Gilbert called for a stronger focus, not on Wilson but on marginalized groups currently on campus, and accentuated the need for more “resources towards making this institution more hospitable for people of color who call this campus home.”

An October 3 letter to the Princetonian, titled “Stop and Think Before You Celebrate the New Woodrow Wilson Marker” and signed by more than 50 Woodrow Wilson School graduate students, made similar arguments, emphasizing the need for much greater equity and inclusiveness at Princeton, and asserting, “when you pass that marker, understand that it represents two things: moral failure of the University and how much work remains.” 

In her comments at the October 5 discussion, Minter agreed that Princeton University has difficult challenges ahead and that “this is work that is only just beginning. We have much more to do.”  She pointed out a number of initiatives, in addition to the Wilson marker, that the University is working on to promote a more truthful narrative about its history.

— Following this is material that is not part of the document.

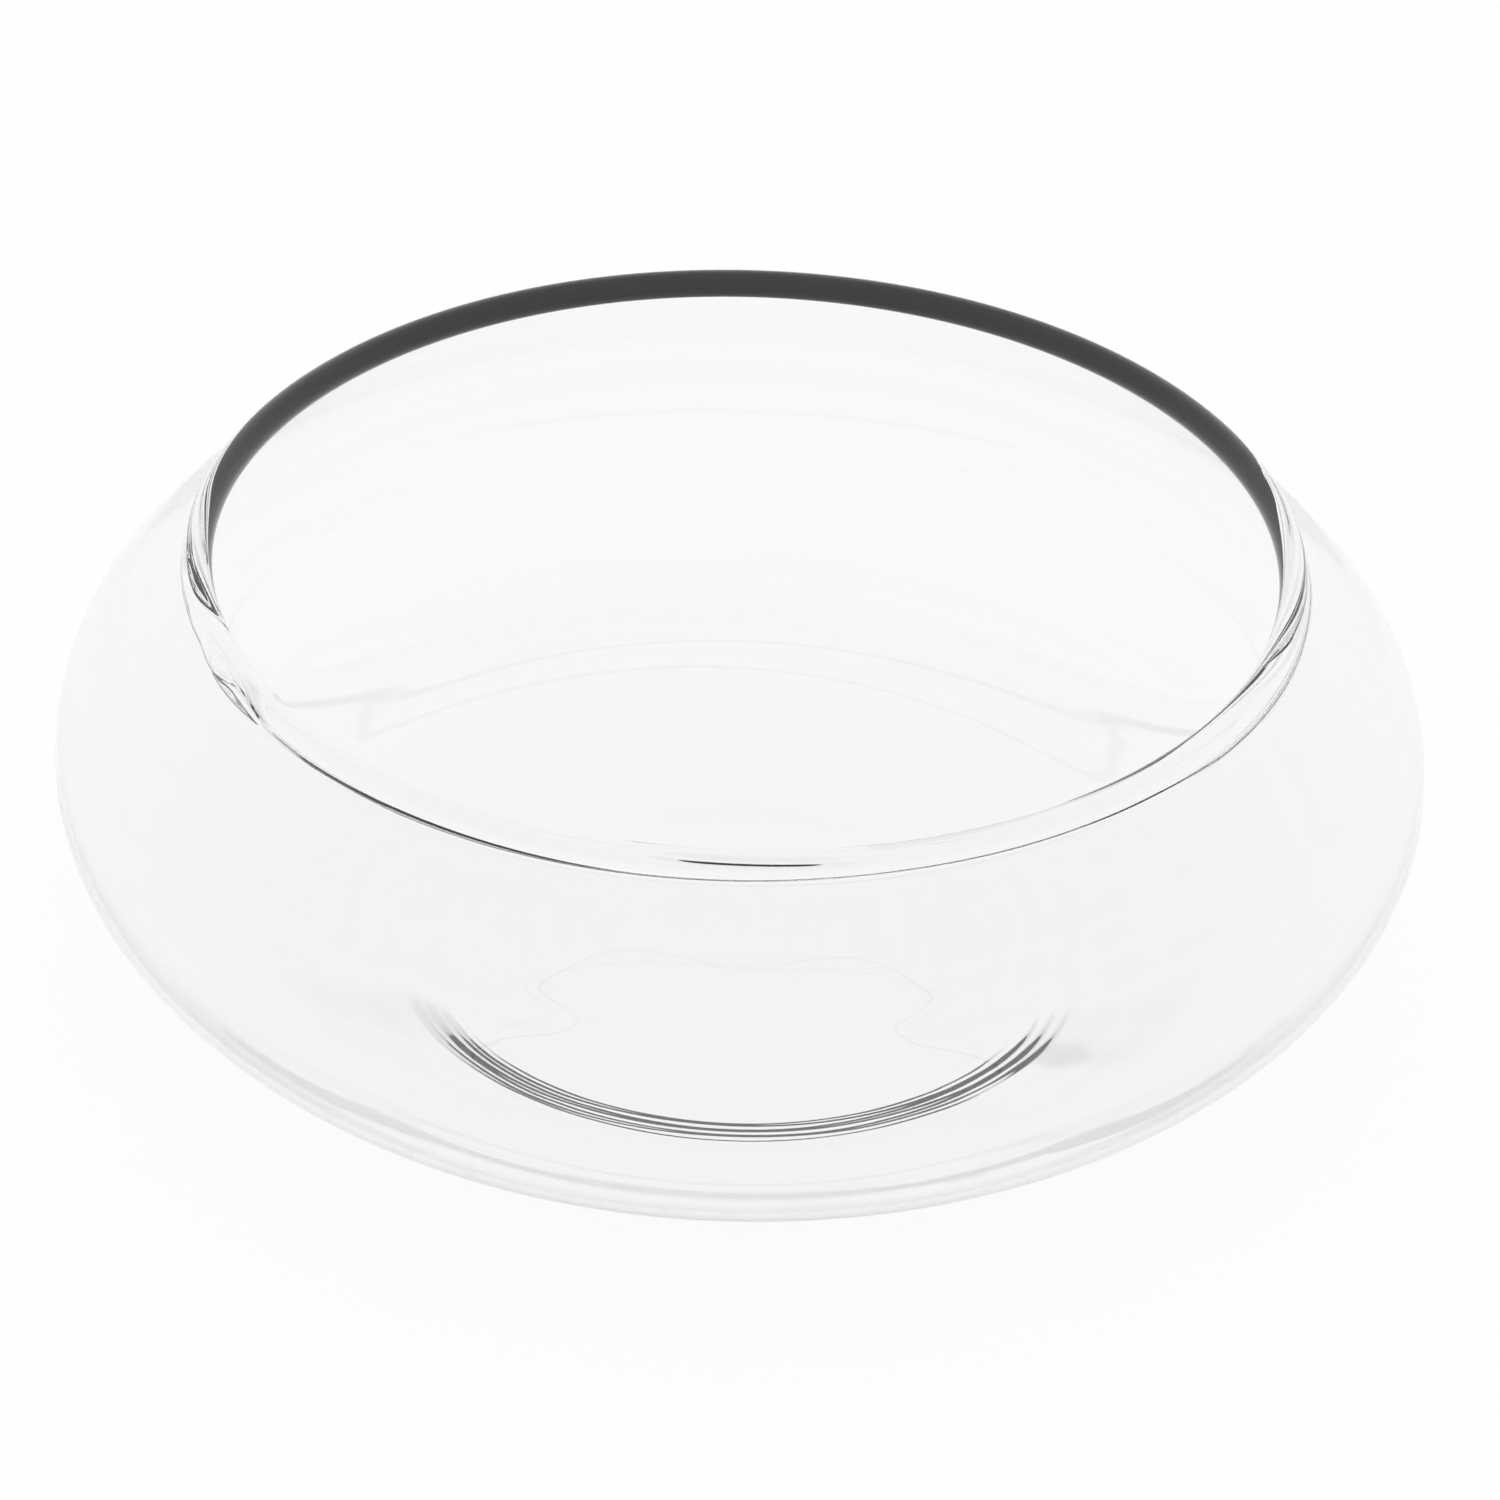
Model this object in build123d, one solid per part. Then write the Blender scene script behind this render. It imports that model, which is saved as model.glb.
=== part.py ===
from build123d import *
import math
import os

# Low clear blown-glass bowl that holds water and floating candles.
# Millimetres, +Z up. The bowl stands on z = 0 and its axis is the Z axis.

# Belly, shoulder and neck of the blown body
belly_diameter = 254.0
widest_height = 46.5
belly_depth = 56.4
belly_join_diameter = 194.0
belly_wall = 1.6
neck_wall = 3.0

# Foot: the ring that rests on the table, its flank, and the flat base that runs out to the belly
rest_diameter = 107.0
rest_width = 1.6
foot_reach = 12.7
foot_rise = 1.45
base_reach = 20.7
base_rise = 2.7
base_wall = 1.8
heel_thickness = 3.1

# Push-up: the shallow dome inside the ring
push_up_height = 1.6
floor_thickness = 2.4

# Lip: a thread of hot glass laid round the mouth, its centre this far above the widest level
lip_diameter = 200.0
lip_rise = 40.5
lip_bead_diameter = 5.5
lip_fillet = 1.2

# Lap: where the thread's end runs on beside its start, swelling the bead to both sides
lap_angle = 207.0
lap_sweep = 34.0
lap_inner_swell = 1.3
lap_outer_swell = 0.7

# Radius of the shoulder's arc in the section, as a share of the lip's rise
shoulder_share = 0.84

# Farthest that a chord of the turned sections lies off its curve
chord_sag = 0.18
# Chords round each side of the bead's section
bead_chords = 4

# Place along the push-up, as shares of the ring's radius and of the height
push_up_shoulder_shares = (0.52, 0.74)
# Place along the lap, then the swell to the inside and to the outside there, as shares
lap_shares = ((0.0, 0.0, 0.0), (0.3, 0.6, 0.9), (0.5, 1.0, 1.0), (0.72, 0.5, 0.7), (1.0, 0.0, 0.0))

belly_radius = belly_diameter / 2
join_radius = belly_join_diameter / 2
rest_inner = (rest_diameter - rest_width) / 2
rest_outer = (rest_diameter + rest_width) / 2
bead_radius = lip_bead_diameter / 2
bead_centre = Vector(lip_diameter / 2, widest_height + lip_rise)
shoulder_radius = lip_rise * shoulder_share
shoulder_centre = Vector(belly_radius - shoulder_radius, widest_height)


def ellipse_height(radius, half_width, half_height):
    """Height of the lower half of an ellipse centred on the axis at the widest level."""
    return widest_height - half_height * math.sqrt(1 - (radius / half_width) ** 2)


def ellipse_slope(radius, half_width, half_height):
    """Rise of that ellipse for each unit outwards."""
    share = radius / half_width
    return half_height / half_width * share / math.sqrt(1 - share**2)


def chorded(edges):
    """Corners of a run of edges as straight chords, each within the chord sag of its curve."""
    corners = []
    for edge in edges:
        slopes = [edge % (step / 40) for step in range(41)]
        turning = sum(math.radians(one.get_angle(two)) for one, two in zip(slopes, slopes[1:]))
        count = max(1, math.ceil(math.sqrt(edge.length * turning / (8 * chord_sag))))
        corners += [edge @ (step / count) for step in range(count)]
    return corners + [edges[-1] @ 1]


def neck_lean():
    """Lean from upright of the neck that leaves the shoulder's arc at a tangent.

    Its middle line passes through the centre of the lip's bead.
    """
    reach = bead_centre - shoulder_centre
    return math.atan2(reach.Y, reach.X) - math.acos((shoulder_radius - neck_wall / 2) / reach.length)


lean = neck_lean()
neck_up = Vector(-math.sin(lean), math.cos(lean))
neck_out = Vector(math.cos(lean), math.sin(lean))

# A fillet on each side of the neck runs into the bead, and the bead's seat is as wide as both
fillet_reach = bead_radius + lip_fillet
fillet_offset = neck_wall / 2 + lip_fillet
fillet_depth = math.sqrt(fillet_reach**2 - fillet_offset**2)
seat_depth = fillet_depth * bead_radius / fillet_reach
seat_half = fillet_offset * bead_radius / fillet_reach


def neck_point(along, outwards):
    """Point of the section, measured from the bead's centre up the neck and out of it."""
    return bead_centre + neck_up * along + neck_out * outwards


def lip_fillet_arc(side):
    """Arc from the neck's face to the corner of the bead's seat, on the outer or inner side."""
    start = neck_point(-fillet_depth, side * neck_wall / 2)
    end = neck_point(-seat_depth, side * seat_half)
    centre = neck_point(-fillet_depth, side * fillet_offset)
    middle = centre + ((start + end) / 2 - centre).normalized() * lip_fillet
    return ThreePointArc(start, middle, end)


def belly_arc(start_radius, half_width, half_height):
    """Lower quarter of the belly, from the base up to the widest level."""
    turn = math.degrees(math.acos(start_radius / half_width))
    return EllipticalCenterArc(
        (0, widest_height), half_width, half_height, start_angle=-turn, arc_size=turn
    )


def shoulder_arc(widest_radius, radius):
    """Arc from upright at the widest level to the lean of the neck."""
    centre = Vector(widest_radius - radius, widest_height)
    middle = centre + Vector(math.cos(lean / 2), math.sin(lean / 2)) * radius
    return ThreePointArc((widest_radius, widest_height), middle, centre + neck_out * radius)


def outer_outline():
    """Underside, foot, belly, shoulder and neck, from the axis to the bead's seat."""
    dome_share, rise_share = push_up_shoulder_shares
    push_up = Spline(
        (0, push_up_height),
        (rest_inner * dome_share, push_up_height * rise_share),
        (rest_inner, 0),
        tangents=[(1, 0), (1, 0)],
    )
    ring = Line((rest_inner, 0), (rest_outer, 0))
    foot = Spline(
        (rest_outer, 0),
        (rest_outer + foot_reach, foot_rise),
        (rest_outer + base_reach, base_rise),
        (join_radius, ellipse_height(join_radius, belly_radius, belly_depth)),
        tangents=[(1, 0), (1, ellipse_slope(join_radius, belly_radius, belly_depth))],
    )
    belly = belly_arc(join_radius, belly_radius, belly_depth)
    shoulder = shoulder_arc(belly_radius, shoulder_radius)
    neck = Line(shoulder @ 1, neck_point(-fillet_depth, neck_wall / 2))
    return [push_up, ring, foot, belly, shoulder, neck, lip_fillet_arc(1)]


def inner_outline():
    """Inside of the bowl, from the axis to the bead's seat."""
    # The wall is measured square to the belly where the base joins it
    slope = ellipse_slope(join_radius, belly_radius, belly_depth)
    square = Vector(-slope, 1).normalized()
    outer_join = Vector(join_radius, ellipse_height(join_radius, belly_radius, belly_depth))
    join = outer_join + square * belly_wall
    half_width = belly_radius - belly_wall
    half_height = (widest_height - join.Y) / math.sqrt(1 - (join.X / half_width) ** 2)
    floor = Spline(
        (0, push_up_height + floor_thickness),
        (rest_outer, heel_thickness),
        (rest_outer + base_reach, base_rise + base_wall),
        join,
        tangents=[(1, 0), (1, ellipse_slope(join.X, half_width, half_height))],
    )
    belly = belly_arc(join.X, half_width, half_height)
    # The shoulder thickens from the belly's wall to the neck's
    thickening = (neck_wall - belly_wall * math.cos(lean)) / (1 - math.cos(lean))
    shoulder = shoulder_arc(half_width, shoulder_radius - thickening)
    neck = Line(shoulder @ 1, neck_point(-fillet_depth, -neck_wall / 2))
    return [floor, belly, shoulder, neck, lip_fillet_arc(-1)]


def make_bowl_body():
    """The blown body: push-up, foot, belly, shoulder and neck in one wall."""
    outside = chorded(outer_outline())
    inside = chorded(inner_outline())
    section = make_face(Polyline(*outside, *reversed(inside), close=True))
    return revolve(Plane.XZ * section, Axis.Z)


def bead_section(inner_swell, outer_swell):
    """Corners of the lip's thread: a flat seat on the neck, then round over the top."""
    inner_corner = neck_point(-seat_depth, -seat_half)
    outer_corner = neck_point(-seat_depth, seat_half)
    top = neck_point(bead_radius, 0)
    corners = [inner_corner]
    for start, middle, end in (
        (outer_corner, neck_point(0, bead_radius + outer_swell), top),
        (top, neck_point(0, -bead_radius - inner_swell), inner_corner),
    ):
        side = ThreePointArc(start, middle, end)
        corners += [side @ (step / bead_chords) for step in range(bead_chords)]
    return make_face(Polyline(*corners, close=True))


def make_rim_bead():
    """The thread of glass on the lip: a plain bead, and the lap of its two ends."""
    lap_start = lap_angle - lap_sweep / 2
    lap_end = lap_angle + lap_sweep / 2
    plain = revolve(Plane.XZ * bead_section(0, 0), Axis.Z, 360 - lap_sweep)
    sections = []
    for place_share, inner_share, outer_share in lap_shares:
        section = bead_section(lap_inner_swell * inner_share, lap_outer_swell * outer_share)
        turn = Rot(Z=lap_start + lap_sweep * place_share)
        sections.append(turn * (Plane.XZ * section))
    return Rot(Z=lap_end) * plain + loft(sections, ruled=True)


os.makedirs("parts", exist_ok=True)
export_step(make_bowl_body(), "parts/bowl_body.step")
export_step(make_rim_bead(), "parts/rim_bead.step")
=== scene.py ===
import math

import bpy
import numpy as np
from mathutils import Matrix, Vector


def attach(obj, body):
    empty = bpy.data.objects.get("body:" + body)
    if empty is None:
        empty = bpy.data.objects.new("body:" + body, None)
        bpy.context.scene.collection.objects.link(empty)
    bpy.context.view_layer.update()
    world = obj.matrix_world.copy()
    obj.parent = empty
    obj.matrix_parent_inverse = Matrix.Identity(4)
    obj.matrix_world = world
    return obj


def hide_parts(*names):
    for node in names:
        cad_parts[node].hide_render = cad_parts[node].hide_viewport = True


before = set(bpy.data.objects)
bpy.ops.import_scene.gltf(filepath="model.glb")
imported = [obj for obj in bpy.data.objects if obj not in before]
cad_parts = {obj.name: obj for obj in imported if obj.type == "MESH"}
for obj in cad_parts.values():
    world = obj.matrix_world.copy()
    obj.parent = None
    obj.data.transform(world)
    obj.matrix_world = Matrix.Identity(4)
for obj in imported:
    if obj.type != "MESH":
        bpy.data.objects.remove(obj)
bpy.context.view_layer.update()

# Low clear blown-glass bowl, made as one closed mesh: a section of the glass that changes a little
# round the mouth. The section's lengths are in millimetres, out from the axis and up from the
# table. Azimuths are in degrees round from +X, so the front is at 270.
MM = 0.001

# Belly, shoulder and neck
BELLY_RADIUS = 126.96
WIDEST_HEIGHT = 46.5
BELLY_DEPTH = 56.4
JOIN_RADIUS = 97.0
SHOULDER_RADIUS = 34.0
BELLY_WALL = 1.6
NECK_WALL = 3.0

# Lip bead and the fillets under it. The inner fillet is tighter along the right side, and changes
# where the span gives: start, full, leave, end
BEAD_CENTRE = np.array([100.0, 86.85])
BEAD_RADIUS = 2.75
OUTER_FILLET = 1.2
INNER_FILLET = 3.0
TIGHT_FILLET = 0.35
TIGHT_SPAN = (-54.0, -40.0, 10.0, 24.0)

# Underside, as (radius, height) points: push-up, the ring that rests on the table, base
PUSH_UP = [(0, 1.6), (24, 1.5), (33, 1.0), (45, 0.3), (53, 0.0)]
BASE = [(54, 0.0), (57, 0.07), (60, 0.22), (67, 0.62), (71, 1.1), (75, 1.8), (80, 3.0), (85, 4.55)]

# Floor inside the bowl, as (radius, height) points
FLOOR = [(0, 4.0), (24, 3.9), (33, 3.3), (45, 3.05), (60, 3.1), (63, 3.2), (66.7, 3.45), (71, 3.9),
         (75, 4.5), (80, 5.4), (85, 6.6)]

# Points along each run of the section. The base is finer across the tool marks
PUSH_UP_POINTS = 40
BASE_FINE_POINTS, BASE_FINE_END = 135, 67.5
BASE_COARSE_POINTS, BASE_COARSE_START = 44, 67.9
FLOOR_POINTS = 90
BELLY_POINTS = 46
SHOULDER_POINTS = 24
OUTER_NECK_POINTS, INNER_NECK_POINTS = 30, 12
OUTER_FILLET_POINTS, INNER_FILLET_POINTS = 24, 12
OUTER_LIP_POINTS, INNER_LIP_POINTS = 110, 90

# Tool marks on the front of the foot, each a small step in its height:
# (radius, width, slope, wander, turns of the wander)
TOOL_MARKS = [
    (57.3, 1.2, 0.24, 0.25, 2),
    (58.6, 1.2, 0.34, 0.45, 3),
    (59.9, 1.2, 0.35, 0.40, 2),
    (61.2, 1.2, 0.35, 0.45, 3),
    (62.5, 1.2, 0.34, 0.40, 2),
    (63.8, 1.2, 0.32, 0.45, 3),
    (65.1, 1.2, 0.25, 0.35, 2),
]
# Away from the front the marks draw in, spread, and fade out between two angles
MARKS_DRAW_IN = 4.0
MARKS_SPREAD = 0.9
MARKS_END = (46.0, 88.0)
# Unevenness of hand work: phase of the wander, then share, turns and phase of a finer wander, and
# of the change in slope
WANDER_PHASE = 2.3
FINE_WANDER = (0.3, 7, 51.0)
SLOPE_CHANGE = (0.12, 5, 9)
# Radii between which the height that the marks add goes away again
MARKS_SETTLE = (68.0, 97.0)

# The foot was pressed a little off the bowl's axis. The shift ends between two radii, and both it
# and the marks are only in the glass below a height
FOOT_OFFSET = (1.29, -0.73)
FOOT_EDGE = (72.0, 92.0)
FOOT_HEIGHT = 20.0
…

“We have much more to do broadly to be the kind of diverse, equitable, inclusive place that we want to be, and we have more work to do to acknowledge the truths that we have not fully told about our history and the pain that has caused,” she said.  “We have to keep talking about Woodrow Wilson forever. And if we ever get comfortable, then we have failed.”

Hood reflected on the challenge for Double Sights viewers, black and white, male and female, to “do the work,” to engage with its multiplicity in experiencing it, and the ongoing challenges for Princeton University and the nation in working through the sins of a troubled, tragic past.

“This is our struggle in this country,” he said. “It’s not just a struggle on Princeton’s campus. If, as an artist, I can participate in that struggle through the things that I make, then that is my participation.”